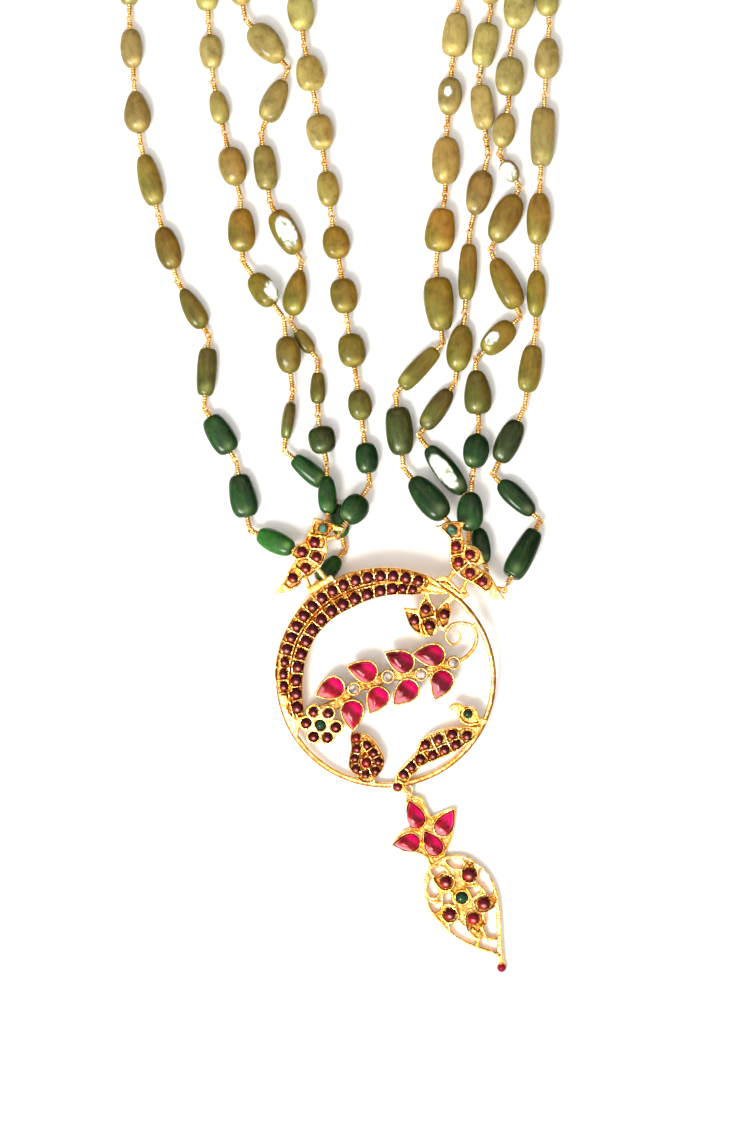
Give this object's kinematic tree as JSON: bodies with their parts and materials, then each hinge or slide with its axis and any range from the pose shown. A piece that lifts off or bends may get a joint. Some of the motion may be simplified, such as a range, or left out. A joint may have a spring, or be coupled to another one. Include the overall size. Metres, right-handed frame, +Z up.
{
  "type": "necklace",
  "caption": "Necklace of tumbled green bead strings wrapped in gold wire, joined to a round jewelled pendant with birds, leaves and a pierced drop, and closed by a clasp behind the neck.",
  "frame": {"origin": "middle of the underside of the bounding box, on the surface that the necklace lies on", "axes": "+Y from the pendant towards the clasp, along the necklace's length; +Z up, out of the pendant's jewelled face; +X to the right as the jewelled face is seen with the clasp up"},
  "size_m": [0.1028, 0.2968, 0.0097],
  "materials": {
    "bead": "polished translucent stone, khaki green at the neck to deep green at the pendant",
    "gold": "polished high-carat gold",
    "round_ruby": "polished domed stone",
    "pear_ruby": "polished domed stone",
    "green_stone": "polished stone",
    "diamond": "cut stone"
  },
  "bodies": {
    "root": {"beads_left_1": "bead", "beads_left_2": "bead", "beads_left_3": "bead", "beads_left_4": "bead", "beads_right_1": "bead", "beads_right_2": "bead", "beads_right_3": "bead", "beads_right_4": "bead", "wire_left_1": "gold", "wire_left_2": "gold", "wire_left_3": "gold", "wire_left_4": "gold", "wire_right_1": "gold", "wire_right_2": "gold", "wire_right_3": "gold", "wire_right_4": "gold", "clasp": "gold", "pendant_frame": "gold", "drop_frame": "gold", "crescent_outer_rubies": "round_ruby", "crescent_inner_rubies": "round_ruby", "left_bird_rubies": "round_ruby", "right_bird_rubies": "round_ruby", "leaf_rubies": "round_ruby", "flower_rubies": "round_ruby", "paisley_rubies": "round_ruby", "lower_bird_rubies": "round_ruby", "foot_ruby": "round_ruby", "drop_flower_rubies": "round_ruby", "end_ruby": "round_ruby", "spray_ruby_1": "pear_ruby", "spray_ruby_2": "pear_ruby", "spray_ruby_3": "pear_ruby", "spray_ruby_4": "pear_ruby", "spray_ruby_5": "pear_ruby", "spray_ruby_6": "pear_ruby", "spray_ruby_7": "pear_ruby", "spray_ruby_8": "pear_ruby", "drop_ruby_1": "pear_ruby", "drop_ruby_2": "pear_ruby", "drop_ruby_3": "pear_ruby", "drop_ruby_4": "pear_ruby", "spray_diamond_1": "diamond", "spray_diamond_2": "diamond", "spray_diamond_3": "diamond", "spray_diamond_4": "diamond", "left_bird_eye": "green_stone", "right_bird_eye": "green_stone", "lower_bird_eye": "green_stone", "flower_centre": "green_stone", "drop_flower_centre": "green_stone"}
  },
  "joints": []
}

▸ **Task brief**
Gather every line from the listing above in which the word "bodies" appears.

▸ **Exercise response**
Give this object's kinematic tree as JSON: bodies with their parts and materials, then each hinge or slide with its axis and any range from the pose shown. A piece that lifts off or bends may get a joint. Some of the motion may be simplified, such as a range, or left out. A joint may have a spring, or be coupled to another one. Include the overall size. Metres, right-handed frame, +Z up.
  "bodies": {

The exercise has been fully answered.